Now, remember Sal Dragotta, who placed the phone call that began the whole process? I telephoned him on Jan. 20, 1998, to ask whether and how he may have resolved his interference problem. He said he had traced the source of the interfering sideband energy to transmitters operated by Nextel Communications, McLean, VA.

“We were playing cat and mouse with Nextel for a while,” Dragotta said. “I recorded some high-definition spectrum analyzer pictures of the interference. I’ve had their engineers here. They’re not sure whether they’re in compliance.

“The problem for us was that they were using digital transmitters on channels adjacent to our analog channels. The first instance took us a half-day to find. Then we knew what to look for. We gave them a call, and the problem disappeared after a half-hour.

“We sent a letter to the FCC. We gave Nextel a list of our frequencies, and they’ve stayed away. Every few months, we hear a signal near ours.

“You can’t put digital signals next to analog channels. We looked at them with high-end equipment. The digital signals are 45W high and 25kHz wide. Analog receivers were never intended to have such signals near them.”

So the solution that appears to have been implemented is that Nextel is treating assigned frequencies adjacent to analog channels as guard bands, at least in Dragotta’s neighborhood. “Who knows what will happen as Nextel turns on more channels,” Dragotta said.
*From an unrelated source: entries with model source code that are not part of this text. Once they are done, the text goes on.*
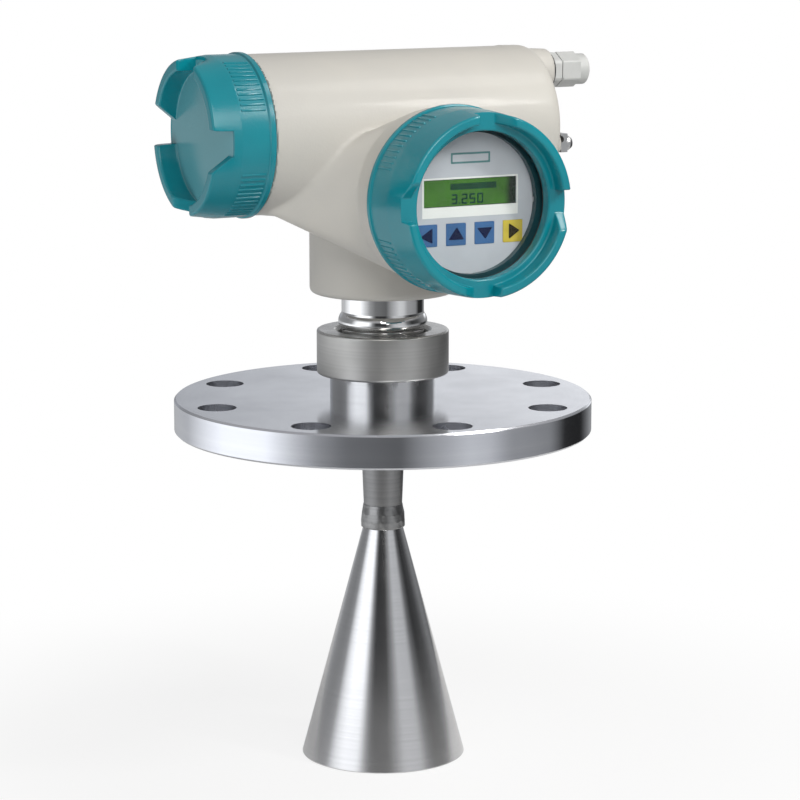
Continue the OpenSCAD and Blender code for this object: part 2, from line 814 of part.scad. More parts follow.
// One touch key, let into the face plate
module touch_key(index, colour) {
    c = 0.1;
    color(colour)
    on_plate(key_x[index] * key_pitch - key_size / 2 + c, -key_drop - key_size / 2 + c)
        translate([0, 0, -1]) cube([key_size - 2 * c, key_size - 2 * c, 1 + key_proud]);
}

key_blue = [0.20, 0.36, 0.62];
key_yellow = [0.85, 0.76, 0.30];
module key_left() { touch_key(0, key_blue); }
module key_up() { touch_key(1, key_blue); }
module key_down() { touch_key(2, key_blue); }
module key_right() { touch_key(3, key_yellow); }

module display_carrier() {
    depth = carrier_front - ledge_y;
    seat = board_seat_y - ledge_y;
    r = carrier_d / 2;
    color([0.18, 0.19, 0.20])
    along_minus_y(branch_x, ledge_y, branch_z)
    difference() {
        rotate_extrude()
            polygon([[carrier_hole / 2, 0], [r, 0], [r, depth], [r - carrier_wall, depth],
                [r - carrier_wall, seat], [r - carrier_wall - 2.5, seat],
                [r - carrier_wall - 2.5, 2.5], [carrier_hole / 2, 2.5]]);
        for (x = [-1, 1], y = [-1, 1])
            translate([x * spacer_x(), y * spacer_y(), -over]) cylinder(d = 3, h = 5, $fn = 24);
    }
}

function spacer_x() = main_board_w / 2 - 4;
function spacer_y() = main_board_h / 2 - 4;

module display_board() {
    color([0.10, 0.36, 0.20])
    along_minus_y(branch_x, board_seat_y, branch_z)
        cylinder(d = carrier_d - 2 * carrier_wall - 0.6, h = board_t);
}

module board_spacers() {
    color([0.80, 0.70, 0.40])
    for (x = [-1, 1], y = [-1, 1])
        along_minus_y(branch_x + x * spacer_x(), main_board_y, branch_z + y * spacer_y())
            union() {
                cylinder(d = 5.5, h = spacer_len, $fn = 6);
                translate([0, 0, -board_t - 1]) cylinder(d = 2.8, h = spacer_len + board_t + 3);
            }
}

module main_board() {
    w = main_board_w;
    h = main_board_h;
    color([0.10, 0.36, 0.20])
    difference() {
        along_minus_y(branch_x, main_board_y - board_t, branch_z)
            union() {
                translate([-w / 2, -h / 2, 0]) cube([w, h, board_t]);
                translate([-0.22 * w, -0.24 * h, -3]) cube([0.36 * w, 0.37 * h, 3.5]);
                translate([-0.28 * w, -0.4 * h, -6]) cube([0.52 * w, 0.12 * h, 6.5]);
            }
        for (x = [-1, 1], y = [-1, 1])
            along_minus_y(branch_x + x * spacer_x(), main_board_y - board_t - over,
                branch_z + y * spacer_y())
                cylinder(d = 3, h = board_t + 2 * over, $fn = 24);
    }
}

module power_board() {
    color([0.12, 0.34, 0.22])
    difference() {
        translate([power_x() - power_board_l / 2, power_board_y, power_z() - power_board_h / 2])
            cube([power_board_l, board_t, power_board_h]);
        for (x = [-1, 1], z = [-1, 1])
            translate([power_x() + x * (power_board_l / 2 - board_margin), power_board_y - over,
                power_z() + z * (power_board_h / 2 - board_margin)])
                rotate([-90, 0, 0]) cylinder(d = 2.8, h = board_t + 2 * over, $fn = 24);
    }
}

module power_board_screws() {
    color([0.75, 0.75, 0.76])
    for (x = [-1, 1], z = [-1, 1])
        translate([power_x() + x * (power_board_l / 2 - board_margin), power_board_y,
            power_z() + z * (power_board_h / 2 - board_margin)])
            rotate([90, 0, 0]) pan_screw(5, 2, 2.5, 7);
}

module transformer() {
    w = 32;
    d = 18;
    h = 26;
    color([0.25, 0.24, 0.22])
    translate([power_x() - 2, power_board_y - d, power_z() - h / 2 - 6])
        union() {
            cube([w, d, h]);
            translate([-3, 4, 5]) cube([w + 6, d - 4, h - 10]);
        }
}

function block_z() = barrel_z + 3;
function block_w() = poles * pole_pitch + 2 * block_ear;
function block_screw_y() = (block_w() - block_ear) / 2;

module terminal_block() {
    w = block_w();
    color([0.30, 0.33, 0.32])
    difference() {
        union() {
            translate([-partition_x - block_d, -w / 2 + block_ear, block_z() - block_h / 2])
                cube([block_d, w - 2 * block_ear, block_h]);
            translate([-partition_x - 5, -w / 2, block_z() - block_h / 2 + 3])
                cube([5, w, block_h - 6]);
        }
        for (i = [0 : poles - 1]) {
            y = (i - (poles - 1) / 2) * pole_pitch;
            // screw well, and wire mouth in the face below it
            translate([-partition_x - block_d - over, y, block_z() + 4]) rotate([0, 90, 0])
                cylinder(d = 5.4, h = 6 + over, $fn = 24);
            translate([-partition_x - block_d - over, y - 2, block_z() - block_h / 2 + 3])
                cube([mouth_depth + over, 4, 5]);
        }
        for (y = [-1, 1])
            translate([-partition_x - 6, y * block_screw_y(), block_z()]) rotate([0, 90, 0])
                cylinder(d = 3.2, h = 8, $fn = 24);
    }
}

module terminal_screws() {
    color([0.80, 0.79, 0.74])
    for (i = [0 : poles - 1])
        translate([-partition_x - block_d + 3.4, (i - (poles - 1) / 2) * pole_pitch, block_z() + 4])
            rotate([0, -90, 0]) translate([0, 0, -2.6 + 0.3])
                difference() {
                    cylinder(d = 4.8, h = 3, $fn = 24);
                    translate([-3, -0.4, 2]) cube([6, 0.8, 2]);
                }
}

module terminal_block_screws() {
    color([0.76, 0.76, 0.77])
    for (y = [-1, 1])
        translate([-partition_x - 5, y * block_screw_y(), block_z()]) rotate([0, -90, 0])
            pan_screw(5.6, 2.4, 2.9, 8.5);
}

module feedthrough() {
    behind = 4;
    color([0.55, 0.42, 0.22])
    along_minus_x(partition_x - partition_t - behind, barrel_z - feed_drop)
        union() {
            cylinder(d = feed_d - seat_gap, h = partition_t + behind + 1);
            translate([0, 0, partition_t + behind]) cylinder(d = feed_d + 3, h = 2.5, $fn = 6);
            for (i = [0 : feed_pins - 1])
                rotate(i * 360 / feed_pins) translate([feed_d * 0.28, 0, -behind])
                    cylinder(d = 1.4, h = partition_t + 4 * behind, $fn = 16);
        }
}

module inner_earth_screw() {
    d = inner_earth_thread - 0.1;
    color([0.80, 0.72, 0.42])
    translate([-partition_x, inner_earth_y, inner_earth_z]) rotate([0, -90, 0])
        pan_screw(2 * d - 0.3, 0.75 * d, d, d);
}

module outer_earth_clamp() {
    color([0.72, 0.72, 0.72])
    difference() {
        translate([blind_x + 2, earth_y - 5, earth_z - 5]) cube([4.5, 10, 11]);
        translate([blind_x, earth_y, earth_z]) rotate([0, 90, 0])
            cylinder(d = earth_thread + 0.4, h = 9);
        translate([blind_x + 2, earth_y - 6, earth_z + 2.8]) rotate([-90, 0, 0])
            cylinder(d = 4, h = 12, $fn = 32);
    }
}

module outer_earth_screw() {
    color([0.74, 0.74, 0.74])
    translate([blind_x + 6.5, earth_y, earth_z]) rotate([0, 90, 0])
        pan_screw(9, 4.5, earth_thread - 0.1, 11);
}

module gland_washer() {
    color([0.10, 0.10, 0.10])
    along_x(entry_x, gland_z) ring(gland_thread + 5.5, gland_thread + 0.2, washer_t);
}

module gland_body() {
    bore = cable_hole + 3;
    r = gland_flats / 2 / cos(30);
    color([0.74, 0.75, 0.74])
    along_x(0, gland_z)
    difference() {
        union() {
            translate([0, 0, entry_x - 11]) cylinder(d = gland_pin_d, h = washer_t + 12);
            intersection() {
                translate([0, 0, gland_hex_x]) cylinder(r = r, h = gland_hex_t, $fn = 6);
                translate([0, 0, gland_hex_x]) cylinder(d = 2 * r - 1, h = gland_hex_t);
            }
            translate([0, 0, gland_hex_x + gland_hex_t - 1])
                cylinder(d = gland_thread - 1, h = gland_tube_x - gland_hex_x - gland_hex_t + 1);
        }
        translate([0, 0, entry_x - 12]) cylinder(d = bore - 1.5, h = 50);
        translate([0, 0, gland_hex_x + 2]) cylinder(d = bore, h = 30);
    }
}

module gland_insert() {
    bore = cable_hole + 3;
    color([0.12, 0.12, 0.12])
    along_x(0, gland_z)
    difference() {
        translate([0, 0, gland_hex_x + 2]) cylinder(d = bore - 0.2, h = gland_tube_x - gland_hex_x - 2);
        translate([0, 0, gland_hex_x]) cylinder(d = cable_hole, h = 20);
    }
}

module gland_slip_ring() {
    color([0.68, 0.68, 0.66])
    along_x(gland_tube_x + seat_gap, gland_z) ring(gland_thread - 1.4, cable_hole + 1, 1.4);
}

module gland_nut() {
    r = gland_flats / 2 / cos(30);
    len = gland_nut_len;
    bore = gland_thread - 1 + 2 * thread_play;
    color([0.76, 0.77, 0.76])
    along_x(gland_nut_x, gland_z)
    difference() {
        intersection() {
            union() {
                cylinder(r = r, h = len * 0.62, $fn = 6);
                cylinder(d = gland_flats - 0.4, h = len);
            }
            rotate_extrude()
                polygon(concat([[0, 0], [r - 0.8, 0], [r - 0.3, 0.6], [r - 0.3, len * 0.52]],
                    [for (a = [0 : 15 : 90]) [r - 5.3 + 5 * cos(a), len - 5 + 5 * sin(a)]],
                    [[0, len]]));
        }
        translate([0, 0, -over]) cylinder(d = bore, h = gland_tube_x - gland_nut_x + 2.4 + over);
        translate([0, 0, -over]) cylinder(d = cable_hole + 2, h = len + 2 * over);
    }
}

// Frame of the gland's lock screw, on the front of the entry boss
module gland_lock_place() {
    translate([blind_x + entry_len * 0.55, 0, gland_z]) rotate([30, 0, 0])
        translate([0, 0, entry_face_d / 2 - 0.6]) children();
}

module gland_lock_screw() {
    color([0.16, 0.16, 0.16])
    gland_lock_place() set_screw(4.9, entry_face_d / 2 - 0.8 - gland_thread / 2, 2.5);
}

flange();
mounting_sleeve();
union_nut();
waveguide_tube();
horn_collar();
antenna_horn();
process_window();
neck_tube();
neck_o_ring();
neck_snap_ring();
microwave_module();
antenna_probe();
housing();
swivel_lock_screw();
terminal_cover();
terminal_cover_seal();
display_cover();
display_cover_seal();
window_glass();
window_gasket();
window_retainer();
face_plate();
lcd_module();
key_left();
key_up();
key_down();
key_right();
display_carrier();
display_board();
board_spacers();
main_board();
power_board();
transformer();
power_board_screws();
terminal_block();
terminal_screws();
terminal_block_screws();
feedthrough();
inner_earth_screw();
outer_earth_clamp();
outer_earth_screw();
gland_body();
gland_washer();
gland_insert();
gland_slip_ring();
gland_nut();
gland_lock_screw();
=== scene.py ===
import json
import math
import bmesh
import bpy
import numpy as np
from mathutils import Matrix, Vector


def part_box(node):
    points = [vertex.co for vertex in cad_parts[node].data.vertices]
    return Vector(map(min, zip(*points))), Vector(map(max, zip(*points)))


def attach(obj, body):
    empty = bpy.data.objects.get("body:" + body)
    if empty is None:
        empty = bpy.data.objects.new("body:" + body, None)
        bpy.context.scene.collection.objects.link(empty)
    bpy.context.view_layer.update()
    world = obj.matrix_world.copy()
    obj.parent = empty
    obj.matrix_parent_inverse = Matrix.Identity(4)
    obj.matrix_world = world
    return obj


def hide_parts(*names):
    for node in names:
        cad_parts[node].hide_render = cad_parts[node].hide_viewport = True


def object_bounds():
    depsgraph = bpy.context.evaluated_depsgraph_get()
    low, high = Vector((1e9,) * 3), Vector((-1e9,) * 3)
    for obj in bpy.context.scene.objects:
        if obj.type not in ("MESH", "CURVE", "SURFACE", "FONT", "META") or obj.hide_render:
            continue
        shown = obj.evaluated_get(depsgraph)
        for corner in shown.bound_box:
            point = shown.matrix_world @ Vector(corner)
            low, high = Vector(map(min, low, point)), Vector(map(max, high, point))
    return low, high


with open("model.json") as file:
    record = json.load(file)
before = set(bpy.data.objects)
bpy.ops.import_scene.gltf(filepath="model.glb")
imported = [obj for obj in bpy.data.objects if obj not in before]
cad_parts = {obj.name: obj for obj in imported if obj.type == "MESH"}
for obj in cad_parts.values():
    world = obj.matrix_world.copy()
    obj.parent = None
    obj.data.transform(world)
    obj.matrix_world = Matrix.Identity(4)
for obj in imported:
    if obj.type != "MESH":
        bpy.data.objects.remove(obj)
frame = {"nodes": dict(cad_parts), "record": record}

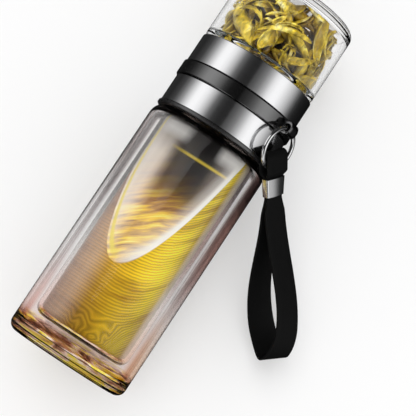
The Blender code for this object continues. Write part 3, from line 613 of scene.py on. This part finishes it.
def tea_body(tea, surface):
    """The tea, settled to the low side of the lying flask."""
    r = LINER - LINER_WALL - TEA_CLEAR
    floor = LINER_FOOT + LINER_FLOOR + TEA_CLEAR
    profile = [(0, floor)] + arc(r - LINER_INSIDE, floor + LINER_INSIDE, LINER_INSIDE, -90, 0)
    profile += [(r, z) for z in range(60, TEA_TOP + 1, 10)] + [(0, TEA_TOP)]
    verts, faces = lathe(profile, 160)
    tidy = bmesh.new()
    for v in verts:
        tidy.verts.new(v)
    tidy.verts.ensure_lookup_table()
    for f in faces:
        tidy.faces.new([tidy.verts[i] for i in f])
    cut = bmesh.ops.bisect_plane(tidy, geom=tidy.verts[:] + tidy.edges[:] + tidy.faces[:],
                                 plane_co=AXIS * TEA_LEVEL, plane_no=TEA_TILT, clear_outer=True)
    rim = [g for g in cut["geom_cut"] if isinstance(g, bmesh.types.BMEdge)]
    bmesh.ops.holes_fill(tidy, edges=rim, sides=0)
    bmesh.ops.recalc_face_normals(tidy, faces=tidy.faces)
    for v in tidy.verts:
        v.co *= MM
    for f in tidy.faces:
        f.smooth = True
        f.material_index = 1 if f.normal.dot(TEA_TILT) > 0.99 else 0
    mesh = bpy.data.meshes.new("tea")
    tidy.to_mesh(mesh)
    tidy.free()
    mesh.materials.append(tea)
    mesh.materials.append(surface)
    mesh.set_sharp_from_angle(angle=math.radians(30))
    made = show("tea", mesh)
    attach(made, "glass_body")


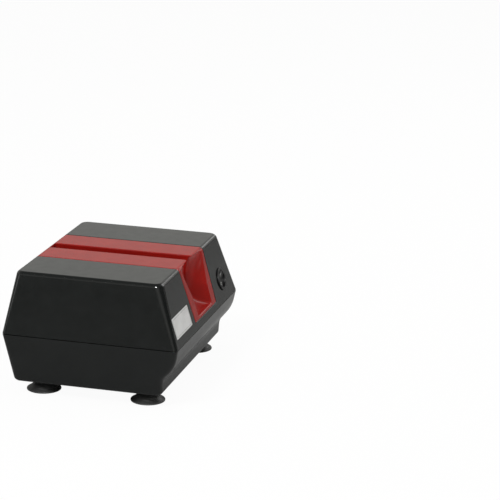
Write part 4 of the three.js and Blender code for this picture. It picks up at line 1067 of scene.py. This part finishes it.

At this point, we’ll leave the subject for another day. We haven’t heard much about whether and how analog systems interfere with digital systems. Inasmuch as analog system growth mostly has been halted, analog systems rarely are the “last man on the mountain,” so maybe that’s why. Maybe, with the publication of this article, we’ll start hearing from more people about the nature of the problem and possible solutions.